L’important dans la littérature, qu’il s’agisse d’un essai ou d’un roman, c’est de rester connecté, d’être connecté, au flux de la vie qui traverse ce que tu évoques, car l’évocation ne vaut jamais pour elle-même. Il ne faut pas se perdre dans l’évocation. Elle ne vaut qu’en ce qu’elle nous donne la force et l’énergie. Évoquer, c’est de se tisser dans une flèche de conscience qui nous propulse vers l’avant.
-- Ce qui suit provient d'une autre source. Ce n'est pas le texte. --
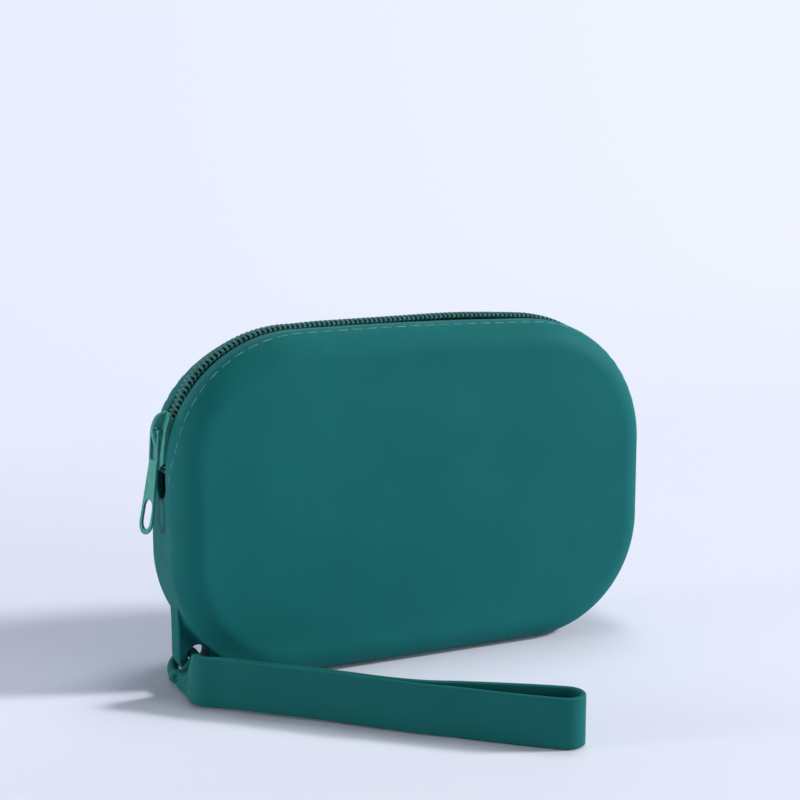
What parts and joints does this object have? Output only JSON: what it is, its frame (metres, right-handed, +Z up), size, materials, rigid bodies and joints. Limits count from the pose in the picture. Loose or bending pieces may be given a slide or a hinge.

Évoquer, c’est, avant cela même, de concevoir les sujets de l’évènement ; leur attribuer leurs places respectives. Car le point de vue de l’évènement est flottant et désincarné. Du point de vue de l’évènement, tous — les agissants, les subissants — sont indistincts. Évoquer, c’est concevoir un je, un tu, un il, un elle. Évoquer, c’est concevoir un nous, un vous et un eux. Et seulement à force de répétition, à force d’une évocation réitérée, ces rôles se laissent varier et se libérer de soi-même.
La tâche de l’évocation est forcément plus ardue, encore, lorsqu’elle cherche à lier les événements distincts dans le temps, en s’efforçant de doter tous ses sujets d’un semblant de persistance.